◆ **What is required**
Set down exactly the lines from the one with "Write part 2" to the one with "return faces", both included, and no line outside that range.

Records with modeling code
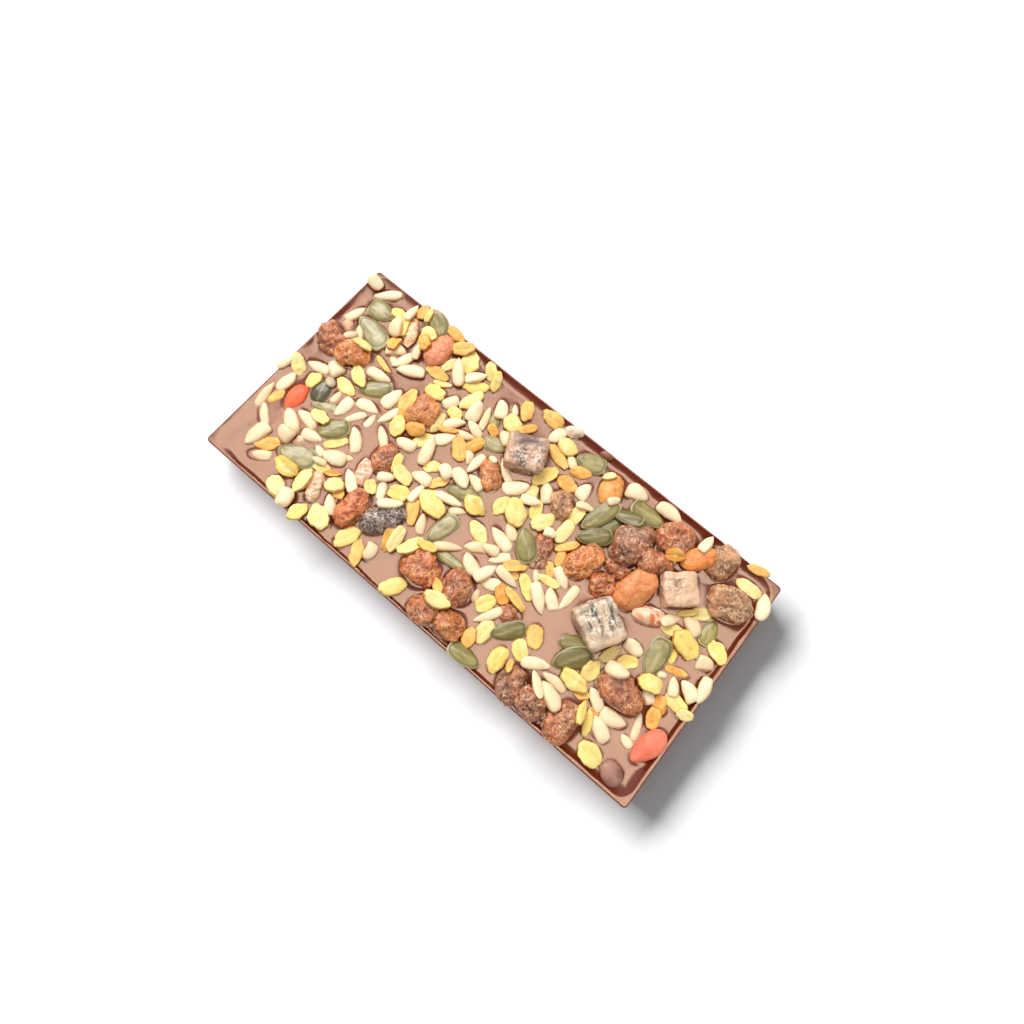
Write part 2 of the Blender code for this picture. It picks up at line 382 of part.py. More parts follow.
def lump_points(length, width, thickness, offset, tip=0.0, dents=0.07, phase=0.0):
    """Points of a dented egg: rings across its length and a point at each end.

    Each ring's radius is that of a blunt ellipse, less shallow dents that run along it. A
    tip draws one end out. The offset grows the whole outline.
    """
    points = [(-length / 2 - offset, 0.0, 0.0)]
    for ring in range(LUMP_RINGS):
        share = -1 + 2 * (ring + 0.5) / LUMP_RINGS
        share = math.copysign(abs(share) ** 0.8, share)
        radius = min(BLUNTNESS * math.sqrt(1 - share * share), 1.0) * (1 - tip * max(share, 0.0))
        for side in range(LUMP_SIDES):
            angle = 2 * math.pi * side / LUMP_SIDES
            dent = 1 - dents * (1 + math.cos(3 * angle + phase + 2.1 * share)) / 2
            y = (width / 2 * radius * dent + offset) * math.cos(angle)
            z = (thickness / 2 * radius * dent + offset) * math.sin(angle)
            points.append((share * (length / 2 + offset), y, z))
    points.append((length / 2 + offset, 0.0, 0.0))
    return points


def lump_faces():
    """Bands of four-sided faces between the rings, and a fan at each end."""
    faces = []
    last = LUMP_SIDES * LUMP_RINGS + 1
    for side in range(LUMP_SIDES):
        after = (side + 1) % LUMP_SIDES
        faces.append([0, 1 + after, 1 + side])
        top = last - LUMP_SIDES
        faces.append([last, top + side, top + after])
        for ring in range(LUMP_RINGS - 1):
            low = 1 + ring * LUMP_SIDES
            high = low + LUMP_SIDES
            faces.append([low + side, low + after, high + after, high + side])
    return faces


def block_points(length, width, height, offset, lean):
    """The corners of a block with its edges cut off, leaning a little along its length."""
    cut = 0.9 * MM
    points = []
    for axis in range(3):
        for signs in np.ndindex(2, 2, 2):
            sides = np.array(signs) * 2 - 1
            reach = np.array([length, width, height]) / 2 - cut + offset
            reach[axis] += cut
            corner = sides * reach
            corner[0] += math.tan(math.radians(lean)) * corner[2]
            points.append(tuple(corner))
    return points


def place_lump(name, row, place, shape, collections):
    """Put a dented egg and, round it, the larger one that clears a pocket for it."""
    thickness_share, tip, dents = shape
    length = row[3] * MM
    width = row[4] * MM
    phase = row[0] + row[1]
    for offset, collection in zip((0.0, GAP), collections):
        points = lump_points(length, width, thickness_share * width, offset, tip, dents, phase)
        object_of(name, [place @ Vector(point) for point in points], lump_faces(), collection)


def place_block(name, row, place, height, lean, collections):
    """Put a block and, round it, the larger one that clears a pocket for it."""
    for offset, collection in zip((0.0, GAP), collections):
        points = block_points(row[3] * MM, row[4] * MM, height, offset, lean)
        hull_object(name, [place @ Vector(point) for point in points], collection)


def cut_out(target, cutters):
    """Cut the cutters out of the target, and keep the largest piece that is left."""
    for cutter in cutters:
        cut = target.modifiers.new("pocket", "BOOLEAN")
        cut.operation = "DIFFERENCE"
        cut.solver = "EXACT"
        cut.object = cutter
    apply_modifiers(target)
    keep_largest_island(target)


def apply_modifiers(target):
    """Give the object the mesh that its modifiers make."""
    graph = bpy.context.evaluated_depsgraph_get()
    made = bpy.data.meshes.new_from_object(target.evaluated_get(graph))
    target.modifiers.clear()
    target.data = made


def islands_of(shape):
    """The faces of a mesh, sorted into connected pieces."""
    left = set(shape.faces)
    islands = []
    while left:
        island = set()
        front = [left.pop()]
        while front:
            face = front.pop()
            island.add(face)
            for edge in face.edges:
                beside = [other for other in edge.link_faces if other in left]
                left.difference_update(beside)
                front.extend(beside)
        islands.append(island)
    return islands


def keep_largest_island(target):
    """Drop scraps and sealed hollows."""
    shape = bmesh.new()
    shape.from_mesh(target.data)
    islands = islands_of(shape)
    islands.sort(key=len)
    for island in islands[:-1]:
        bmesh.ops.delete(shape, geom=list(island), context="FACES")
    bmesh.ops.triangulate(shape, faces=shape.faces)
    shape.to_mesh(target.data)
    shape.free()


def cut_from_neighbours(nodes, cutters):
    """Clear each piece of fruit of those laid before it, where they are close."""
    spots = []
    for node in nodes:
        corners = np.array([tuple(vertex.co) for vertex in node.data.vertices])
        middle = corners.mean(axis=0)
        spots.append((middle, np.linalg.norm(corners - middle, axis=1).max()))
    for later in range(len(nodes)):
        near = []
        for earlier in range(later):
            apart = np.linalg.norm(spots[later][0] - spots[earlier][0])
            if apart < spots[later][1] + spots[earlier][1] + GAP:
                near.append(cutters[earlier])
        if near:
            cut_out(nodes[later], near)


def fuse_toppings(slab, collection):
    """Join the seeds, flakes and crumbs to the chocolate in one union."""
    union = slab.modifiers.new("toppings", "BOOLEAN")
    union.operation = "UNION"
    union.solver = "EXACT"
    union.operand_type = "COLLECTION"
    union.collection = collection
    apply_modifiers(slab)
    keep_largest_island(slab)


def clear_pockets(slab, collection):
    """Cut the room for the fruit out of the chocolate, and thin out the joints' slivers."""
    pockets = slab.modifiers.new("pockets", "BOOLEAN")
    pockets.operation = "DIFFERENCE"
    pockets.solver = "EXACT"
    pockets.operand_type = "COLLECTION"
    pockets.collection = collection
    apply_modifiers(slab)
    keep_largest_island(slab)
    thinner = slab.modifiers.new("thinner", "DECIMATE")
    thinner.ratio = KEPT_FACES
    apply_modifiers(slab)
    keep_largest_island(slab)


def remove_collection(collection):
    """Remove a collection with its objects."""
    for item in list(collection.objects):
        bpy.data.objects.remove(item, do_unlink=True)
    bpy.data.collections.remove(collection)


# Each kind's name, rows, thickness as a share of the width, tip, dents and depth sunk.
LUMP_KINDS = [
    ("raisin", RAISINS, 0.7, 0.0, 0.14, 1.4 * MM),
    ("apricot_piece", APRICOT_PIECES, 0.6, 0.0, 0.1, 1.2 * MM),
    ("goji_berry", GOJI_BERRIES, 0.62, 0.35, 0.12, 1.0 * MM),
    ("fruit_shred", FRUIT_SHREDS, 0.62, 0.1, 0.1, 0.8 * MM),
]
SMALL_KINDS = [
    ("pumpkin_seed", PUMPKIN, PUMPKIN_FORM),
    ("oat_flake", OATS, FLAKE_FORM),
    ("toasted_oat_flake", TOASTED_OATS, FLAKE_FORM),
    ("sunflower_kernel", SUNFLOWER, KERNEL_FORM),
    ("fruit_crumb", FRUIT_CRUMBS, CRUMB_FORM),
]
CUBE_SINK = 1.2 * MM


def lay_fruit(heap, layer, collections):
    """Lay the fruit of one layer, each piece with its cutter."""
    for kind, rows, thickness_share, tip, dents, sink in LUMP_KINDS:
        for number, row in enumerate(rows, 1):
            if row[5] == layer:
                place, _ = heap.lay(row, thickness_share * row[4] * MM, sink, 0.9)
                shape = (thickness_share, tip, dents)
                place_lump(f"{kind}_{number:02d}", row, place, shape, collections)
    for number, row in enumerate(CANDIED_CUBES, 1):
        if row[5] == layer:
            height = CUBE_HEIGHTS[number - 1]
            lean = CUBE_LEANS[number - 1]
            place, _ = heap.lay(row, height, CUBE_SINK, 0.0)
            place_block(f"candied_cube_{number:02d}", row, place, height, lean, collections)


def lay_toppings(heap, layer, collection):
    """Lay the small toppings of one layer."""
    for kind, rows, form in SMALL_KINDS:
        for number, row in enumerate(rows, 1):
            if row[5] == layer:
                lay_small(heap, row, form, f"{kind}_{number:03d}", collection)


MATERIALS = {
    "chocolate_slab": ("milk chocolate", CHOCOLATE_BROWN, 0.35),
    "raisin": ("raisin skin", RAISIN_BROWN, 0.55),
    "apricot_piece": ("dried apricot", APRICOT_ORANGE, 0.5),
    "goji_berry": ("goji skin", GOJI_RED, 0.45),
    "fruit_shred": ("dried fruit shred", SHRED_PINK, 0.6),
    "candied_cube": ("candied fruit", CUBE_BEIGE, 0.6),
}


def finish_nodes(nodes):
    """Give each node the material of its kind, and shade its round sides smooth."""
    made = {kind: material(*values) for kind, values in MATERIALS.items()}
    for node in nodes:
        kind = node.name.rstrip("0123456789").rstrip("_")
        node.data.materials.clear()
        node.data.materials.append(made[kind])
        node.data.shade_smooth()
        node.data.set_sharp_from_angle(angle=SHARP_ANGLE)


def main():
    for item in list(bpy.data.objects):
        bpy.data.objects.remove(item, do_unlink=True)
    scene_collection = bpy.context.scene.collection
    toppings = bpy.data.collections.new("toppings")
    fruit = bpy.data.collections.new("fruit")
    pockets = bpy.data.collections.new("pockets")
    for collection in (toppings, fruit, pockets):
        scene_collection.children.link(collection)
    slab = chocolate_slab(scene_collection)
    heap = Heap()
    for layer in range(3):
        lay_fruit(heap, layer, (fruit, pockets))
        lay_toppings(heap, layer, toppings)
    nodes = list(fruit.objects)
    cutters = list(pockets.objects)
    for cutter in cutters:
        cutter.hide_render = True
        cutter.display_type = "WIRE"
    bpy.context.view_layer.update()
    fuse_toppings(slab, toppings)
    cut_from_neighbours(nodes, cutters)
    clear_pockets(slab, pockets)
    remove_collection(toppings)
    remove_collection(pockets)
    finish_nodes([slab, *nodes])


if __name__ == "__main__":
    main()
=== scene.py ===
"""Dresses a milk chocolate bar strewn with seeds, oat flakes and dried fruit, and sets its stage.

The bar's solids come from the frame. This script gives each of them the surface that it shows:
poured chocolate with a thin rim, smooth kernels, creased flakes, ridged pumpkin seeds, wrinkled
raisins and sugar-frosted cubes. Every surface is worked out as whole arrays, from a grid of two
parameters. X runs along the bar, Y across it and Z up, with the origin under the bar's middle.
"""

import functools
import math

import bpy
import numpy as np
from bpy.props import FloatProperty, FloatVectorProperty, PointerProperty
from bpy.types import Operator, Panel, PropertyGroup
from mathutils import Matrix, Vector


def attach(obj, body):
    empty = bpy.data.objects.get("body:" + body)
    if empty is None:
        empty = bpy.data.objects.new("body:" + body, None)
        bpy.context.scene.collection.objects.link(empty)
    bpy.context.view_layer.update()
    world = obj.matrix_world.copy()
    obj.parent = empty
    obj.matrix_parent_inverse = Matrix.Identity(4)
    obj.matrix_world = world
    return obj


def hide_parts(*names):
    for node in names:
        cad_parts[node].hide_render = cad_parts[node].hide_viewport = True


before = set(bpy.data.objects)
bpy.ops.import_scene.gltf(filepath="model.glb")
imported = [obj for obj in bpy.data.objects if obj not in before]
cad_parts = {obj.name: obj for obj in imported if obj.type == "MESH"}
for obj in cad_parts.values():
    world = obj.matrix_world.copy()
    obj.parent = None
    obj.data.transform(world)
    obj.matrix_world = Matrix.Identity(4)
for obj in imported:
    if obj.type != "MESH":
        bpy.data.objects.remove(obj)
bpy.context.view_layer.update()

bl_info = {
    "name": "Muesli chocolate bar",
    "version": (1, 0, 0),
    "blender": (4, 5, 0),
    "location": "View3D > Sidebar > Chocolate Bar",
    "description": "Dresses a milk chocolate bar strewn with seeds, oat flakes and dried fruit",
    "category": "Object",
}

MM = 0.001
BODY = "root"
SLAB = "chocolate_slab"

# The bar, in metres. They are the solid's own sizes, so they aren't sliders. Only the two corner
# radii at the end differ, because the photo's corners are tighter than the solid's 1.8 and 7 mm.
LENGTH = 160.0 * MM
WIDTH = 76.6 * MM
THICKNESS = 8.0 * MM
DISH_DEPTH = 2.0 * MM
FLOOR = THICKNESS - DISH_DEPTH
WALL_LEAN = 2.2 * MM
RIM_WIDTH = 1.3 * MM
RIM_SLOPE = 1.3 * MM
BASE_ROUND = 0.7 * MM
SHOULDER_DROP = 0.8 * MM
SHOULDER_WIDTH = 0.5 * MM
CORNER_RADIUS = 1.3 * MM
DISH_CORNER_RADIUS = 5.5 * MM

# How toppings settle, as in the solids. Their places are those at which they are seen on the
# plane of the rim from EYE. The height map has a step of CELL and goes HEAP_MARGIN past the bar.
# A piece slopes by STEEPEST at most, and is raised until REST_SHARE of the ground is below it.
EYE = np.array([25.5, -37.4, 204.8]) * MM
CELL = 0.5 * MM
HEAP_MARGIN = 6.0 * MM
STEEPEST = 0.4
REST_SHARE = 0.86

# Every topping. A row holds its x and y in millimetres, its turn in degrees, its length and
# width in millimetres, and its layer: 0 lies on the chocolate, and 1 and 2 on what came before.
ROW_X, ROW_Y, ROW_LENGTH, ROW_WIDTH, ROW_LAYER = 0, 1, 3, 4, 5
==
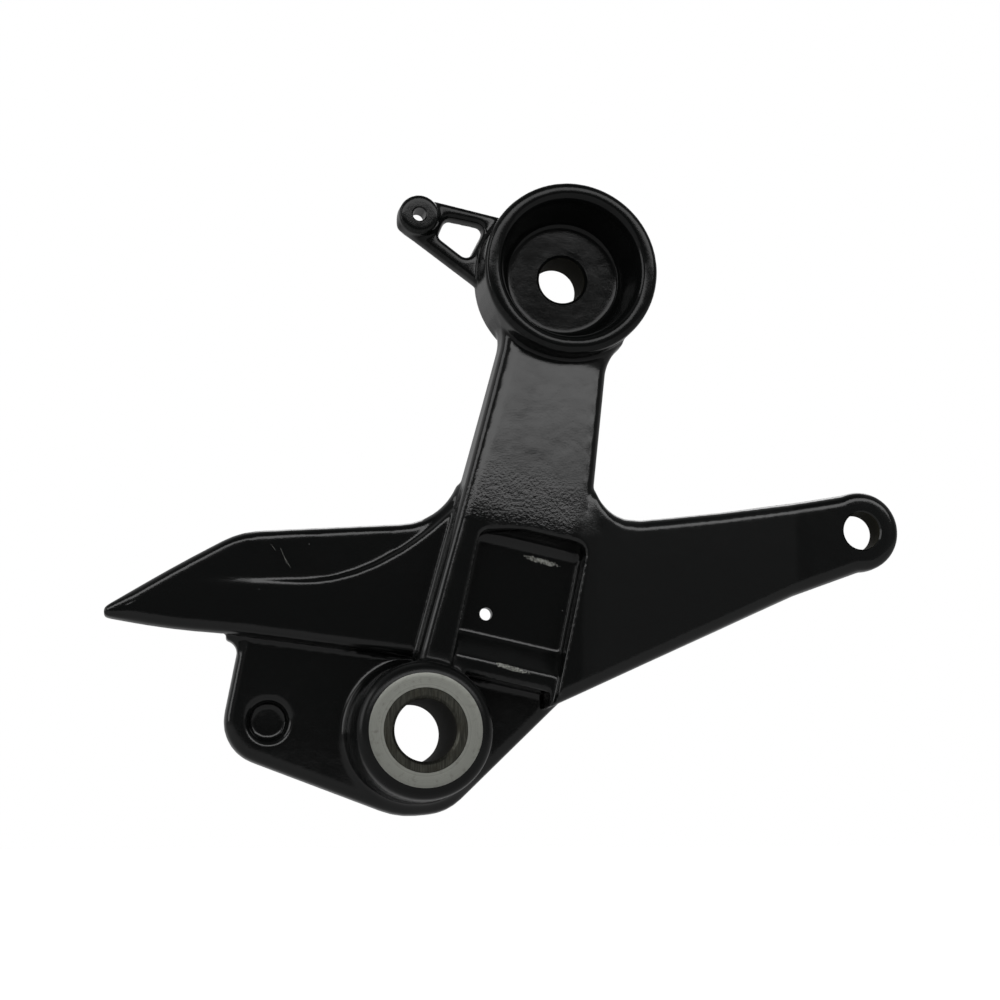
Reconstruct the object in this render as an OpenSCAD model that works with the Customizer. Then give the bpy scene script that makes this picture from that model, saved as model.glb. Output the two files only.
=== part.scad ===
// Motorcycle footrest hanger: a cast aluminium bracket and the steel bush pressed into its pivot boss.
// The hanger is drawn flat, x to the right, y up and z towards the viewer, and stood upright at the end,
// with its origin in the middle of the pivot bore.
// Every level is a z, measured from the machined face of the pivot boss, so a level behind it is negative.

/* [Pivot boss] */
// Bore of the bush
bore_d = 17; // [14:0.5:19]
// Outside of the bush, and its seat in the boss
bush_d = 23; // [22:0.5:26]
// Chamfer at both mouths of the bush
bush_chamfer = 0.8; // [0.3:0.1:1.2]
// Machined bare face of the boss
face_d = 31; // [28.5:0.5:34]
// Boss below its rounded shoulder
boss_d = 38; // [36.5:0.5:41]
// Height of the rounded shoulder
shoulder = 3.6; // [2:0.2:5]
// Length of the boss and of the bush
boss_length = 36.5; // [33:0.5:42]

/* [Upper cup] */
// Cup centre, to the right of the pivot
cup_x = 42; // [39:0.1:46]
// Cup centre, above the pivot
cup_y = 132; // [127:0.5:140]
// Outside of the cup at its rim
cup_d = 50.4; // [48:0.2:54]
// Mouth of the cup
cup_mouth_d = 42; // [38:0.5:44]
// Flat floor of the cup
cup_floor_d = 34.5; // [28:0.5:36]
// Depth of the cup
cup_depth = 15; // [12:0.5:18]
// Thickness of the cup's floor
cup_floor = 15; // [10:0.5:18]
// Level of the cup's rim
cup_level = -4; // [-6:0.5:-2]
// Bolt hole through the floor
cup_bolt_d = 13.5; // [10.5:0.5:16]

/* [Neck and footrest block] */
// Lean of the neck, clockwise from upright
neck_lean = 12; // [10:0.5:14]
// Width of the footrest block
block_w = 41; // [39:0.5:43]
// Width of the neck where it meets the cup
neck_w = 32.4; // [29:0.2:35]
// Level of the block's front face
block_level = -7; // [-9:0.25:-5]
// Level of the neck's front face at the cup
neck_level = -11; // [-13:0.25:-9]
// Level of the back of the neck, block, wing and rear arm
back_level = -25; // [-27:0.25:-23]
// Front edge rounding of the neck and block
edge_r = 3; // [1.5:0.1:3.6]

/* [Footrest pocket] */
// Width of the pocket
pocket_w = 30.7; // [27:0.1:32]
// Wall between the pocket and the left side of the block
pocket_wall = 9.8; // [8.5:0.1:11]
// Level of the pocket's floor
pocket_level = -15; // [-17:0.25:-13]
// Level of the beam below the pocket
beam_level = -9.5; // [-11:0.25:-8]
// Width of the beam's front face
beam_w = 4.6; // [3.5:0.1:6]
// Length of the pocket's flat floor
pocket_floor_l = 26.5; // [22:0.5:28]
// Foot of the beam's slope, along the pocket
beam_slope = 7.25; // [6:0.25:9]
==
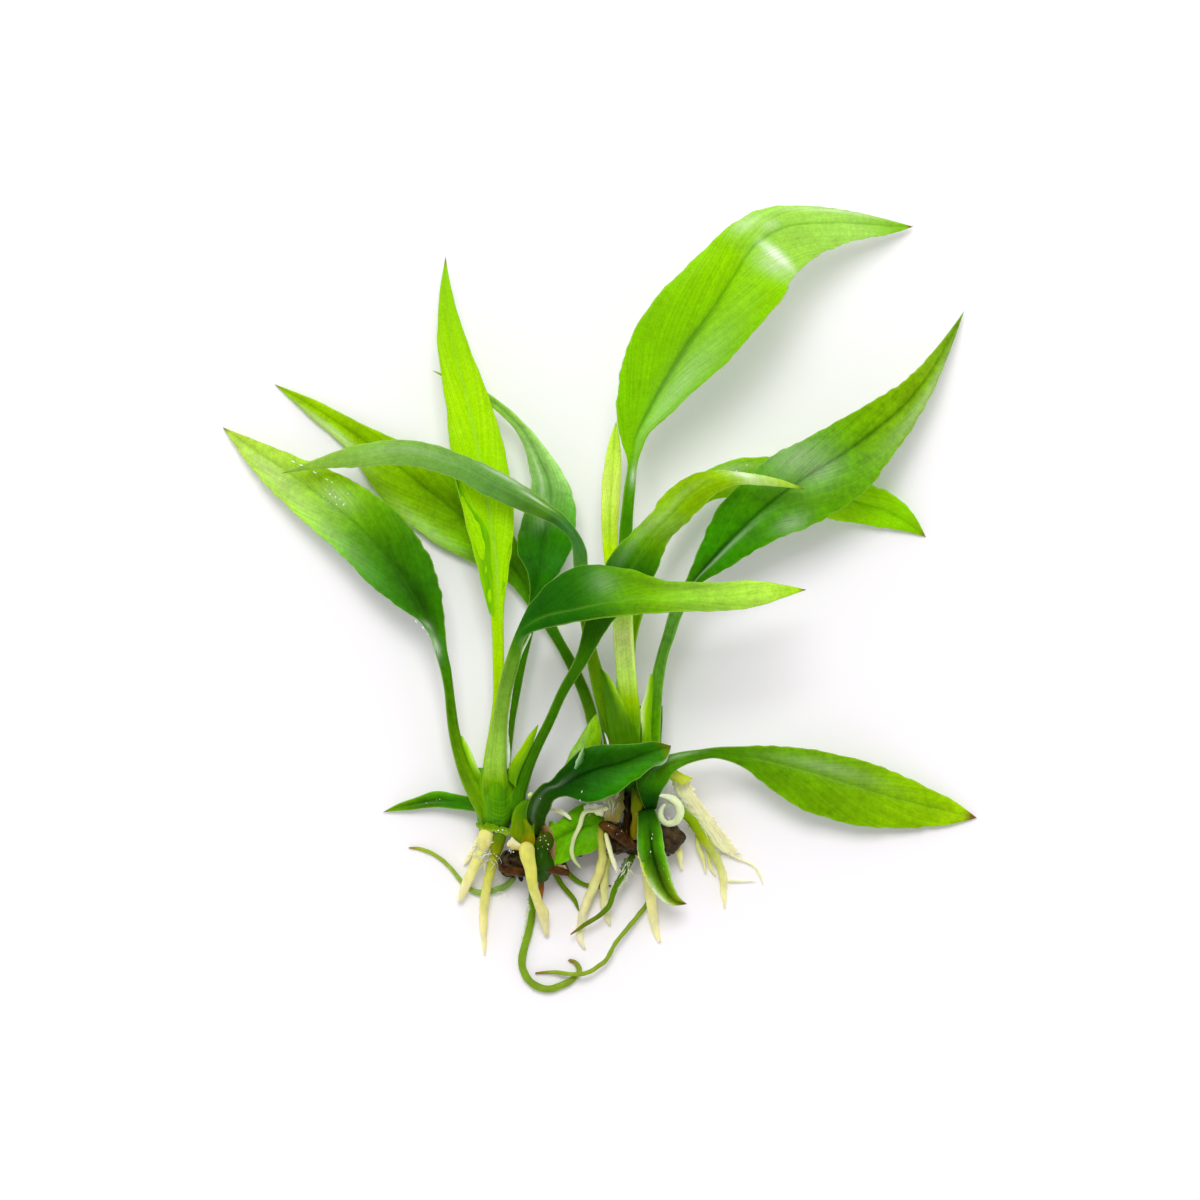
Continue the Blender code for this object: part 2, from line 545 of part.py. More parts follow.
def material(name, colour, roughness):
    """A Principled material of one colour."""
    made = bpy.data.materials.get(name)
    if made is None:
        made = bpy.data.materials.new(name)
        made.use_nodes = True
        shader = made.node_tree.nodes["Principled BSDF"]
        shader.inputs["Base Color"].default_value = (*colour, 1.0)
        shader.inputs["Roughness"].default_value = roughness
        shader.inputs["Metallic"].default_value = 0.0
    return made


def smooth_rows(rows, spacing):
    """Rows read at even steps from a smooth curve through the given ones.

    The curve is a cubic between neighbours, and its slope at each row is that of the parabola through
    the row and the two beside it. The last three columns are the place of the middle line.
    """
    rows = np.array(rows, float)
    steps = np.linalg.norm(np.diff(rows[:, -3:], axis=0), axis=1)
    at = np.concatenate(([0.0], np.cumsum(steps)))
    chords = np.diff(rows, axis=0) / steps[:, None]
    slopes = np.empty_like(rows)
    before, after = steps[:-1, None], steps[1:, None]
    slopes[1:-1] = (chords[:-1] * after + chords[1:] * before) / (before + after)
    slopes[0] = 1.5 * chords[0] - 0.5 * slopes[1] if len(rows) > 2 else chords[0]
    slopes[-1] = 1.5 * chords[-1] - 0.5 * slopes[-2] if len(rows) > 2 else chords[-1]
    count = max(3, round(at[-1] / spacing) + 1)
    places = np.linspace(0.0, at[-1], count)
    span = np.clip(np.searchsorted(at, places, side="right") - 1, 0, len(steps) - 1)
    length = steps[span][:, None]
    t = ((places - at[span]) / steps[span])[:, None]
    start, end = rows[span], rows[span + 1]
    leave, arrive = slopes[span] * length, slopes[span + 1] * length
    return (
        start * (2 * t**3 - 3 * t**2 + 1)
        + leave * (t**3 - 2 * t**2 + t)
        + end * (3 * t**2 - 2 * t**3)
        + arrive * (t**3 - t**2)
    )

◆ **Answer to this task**
Write part 2 of the Blender code for this picture. It picks up at line 382 of part.py. More parts follow.
def lump_points(length, width, thickness, offset, tip=0.0, dents=0.07, phase=0.0):
    """Points of a dented egg: rings across its length and a point at each end.

    Each ring's radius is that of a blunt ellipse, less shallow dents that run along it. A
    tip draws one end out. The offset grows the whole outline.
    """
    points = [(-length / 2 - offset, 0.0, 0.0)]
    for ring in range(LUMP_RINGS):
        share = -1 + 2 * (ring + 0.5) / LUMP_RINGS
        share = math.copysign(abs(share) ** 0.8, share)
        radius = min(BLUNTNESS * math.sqrt(1 - share * share), 1.0) * (1 - tip * max(share, 0.0))
        for side in range(LUMP_SIDES):
            angle = 2 * math.pi * side / LUMP_SIDES
            dent = 1 - dents * (1 + math.cos(3 * angle + phase + 2.1 * share)) / 2
            y = (width / 2 * radius * dent + offset) * math.cos(angle)
            z = (thickness / 2 * radius * dent + offset) * math.sin(angle)
            points.append((share * (length / 2 + offset), y, z))
    points.append((length / 2 + offset, 0.0, 0.0))
    return points


def lump_faces():
    """Bands of four-sided faces between the rings, and a fan at each end."""
    faces = []
    last = LUMP_SIDES * LUMP_RINGS + 1
    for side in range(LUMP_SIDES):
        after = (side + 1) % LUMP_SIDES
        faces.append([0, 1 + after, 1 + side])
        top = last - LUMP_SIDES
        faces.append([last, top + side, top + after])
        for ring in range(LUMP_RINGS - 1):
            low = 1 + ring * LUMP_SIDES
            high = low + LUMP_SIDES
            faces.append([low + side, low + after, high + after, high + side])
    return faces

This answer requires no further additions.